The "we'll maintain it ourselves" plan is real, but it has a price. Bug triage, security patching, dependency upgrades, browser compatibility, OS migrations, framework version bumps. None of this is on the build proposal. All of it is in your invoice for the next five years.

Plan for at minimum 15–25% of the original build cost per year as ongoing engineering, depending on how exposed the system is to external change (browsers, OS updates, regulatory changes, third-party API churn). For a 2.000.000 DKK build, that's 300.000–500.000 DKK/year, every year, just to keep it from rotting.

Hosting, observability, and SaaS

The hosting bill is rarely the biggest line, but it is the easiest to lose track of.

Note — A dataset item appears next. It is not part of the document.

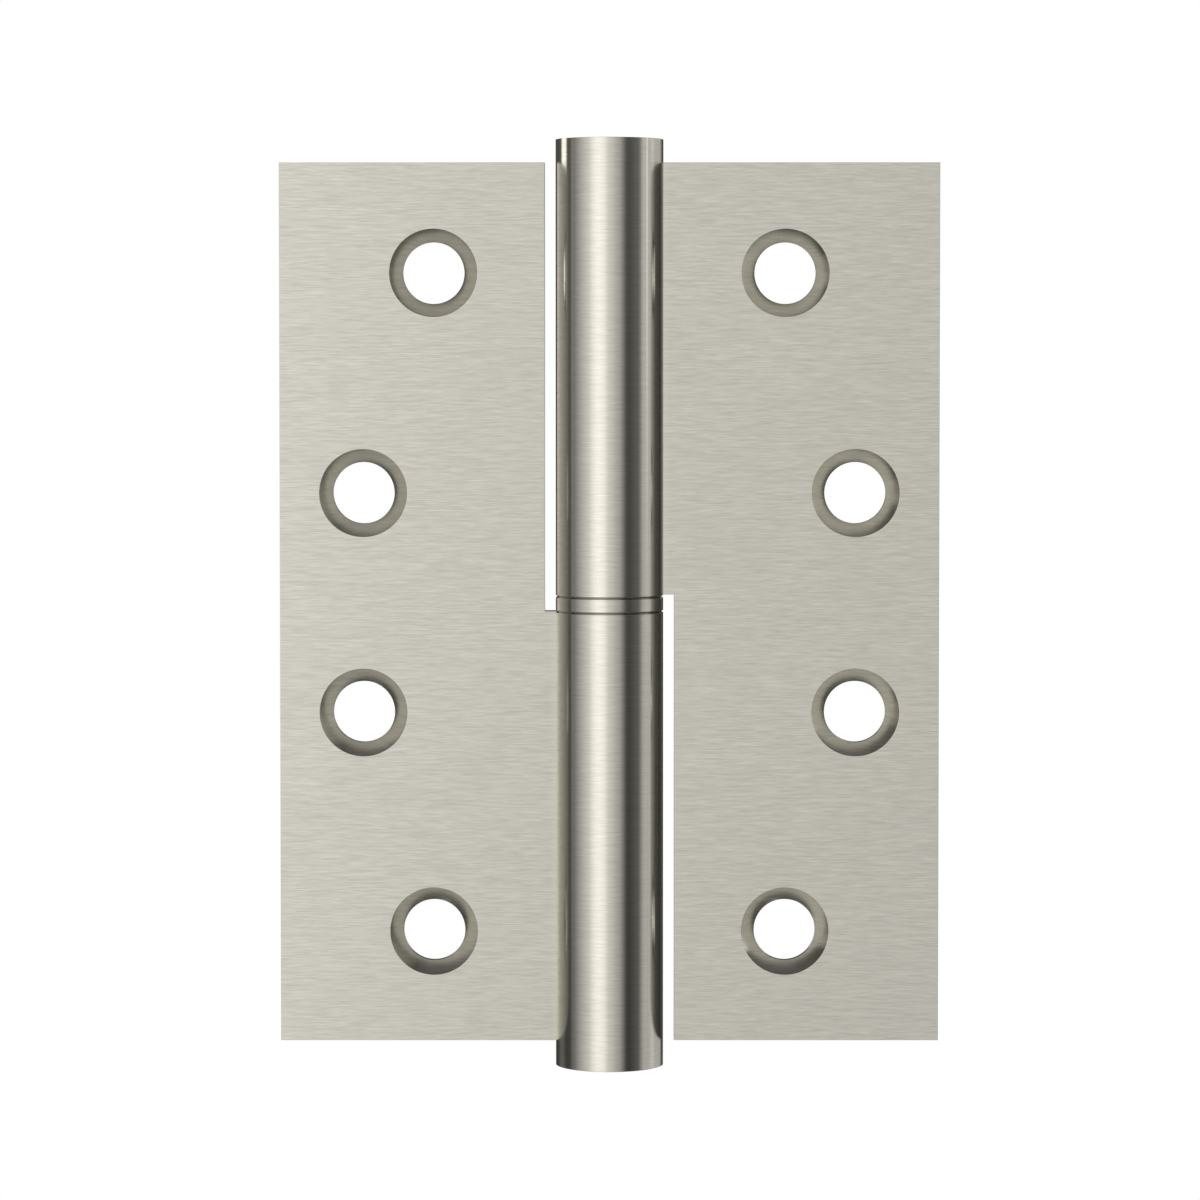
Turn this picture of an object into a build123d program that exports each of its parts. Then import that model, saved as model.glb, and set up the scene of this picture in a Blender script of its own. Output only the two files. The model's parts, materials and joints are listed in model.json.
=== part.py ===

Vercel, AWS, monitoring, error reporting, feature flags, search, email, analytics, CMS, auth — each starts as a small monthly subscription and quietly compounds. A typical mid-sized enterprise web product carries 8–15 SaaS line items by year three.

  • Audit the SaaS list quarterly. Half of them have free tiers you've outgrown silently.
  • Negotiate annual deals once usage stabilizes; the list price is a starting point.
  • Watch for per-seat pricing as your team grows; the cost curve is not flat.
  • Egress is the silent killer on cloud bills. Measure it before scaling.
The build invoice is the down payment. The next five years are the mortgage.

The dependency tax

Every npm package, every external library, every SDK is a maintenance contract you didn't sign. Most are free in money and expensive in time: security CVEs, breaking changes on majors, deprecation cycles, abandoned projects.

A modern Next.js app ships with hundreds of transitive dependencies on day one. Each one is a probability of unplanned engineering work over five years. The cheapest version of this cost is to start with fewer; the second cheapest is a clear policy on which dependencies you trust and which you don't.

The knowledge cost when the agency leaves

When the agency that built the system leaves, the next team pays the knowledge cost. If the documentation deficit is large, that means re-learning the system from the code, sometimes by re-implementing features that already exist because no one knew. The cost shows up as inflated estimates, missed edge cases, and conservative refusals to change things that could safely be changed.

The cheapest insurance is to make documentation a deliverable. ADRs (architecture decision records), runbooks for every recurring operational task, an architecture diagram that matches reality, and a README that lets a new senior engineer ship a small change in their first week. None of this is "documentation theatre." It pays back the first time you onboard.

Compliance, security, and regulatory drift

GDPR, CSRD, EAA (European Accessibility Act), DSA, NIS2, sector-specific regulation. Compliance is not a one-time line item; it is a perpetual one. The accessibility audit you don't do today is the lawsuit budget you'll hold tomorrow. The security review you skip is the breach disclosure you'll write in two years.

  • Plan for one accessibility audit per major release, plus regression checks in CI.
  • Plan for one external security review per year, more if you handle regulated data.
  • Subscribe to the security advisories of every dependency on the critical path.
  • Have a written incident response plan. The first time you need it is not the time to write it.
What to actually do
  • Budget five-year TCO at roughly 2.5–4× the build cost. Use that number to evaluate proposals.
  • Reserve 15–25% of build cost per year for ongoing engineering. Don't let it become surprise overtime.
  • Audit SaaS subscriptions quarterly. They compound when you're not looking.
  • Treat documentation as a deliverable. The next team's velocity is a line item.
  • Plan compliance and security as recurring costs, not as one-off projects.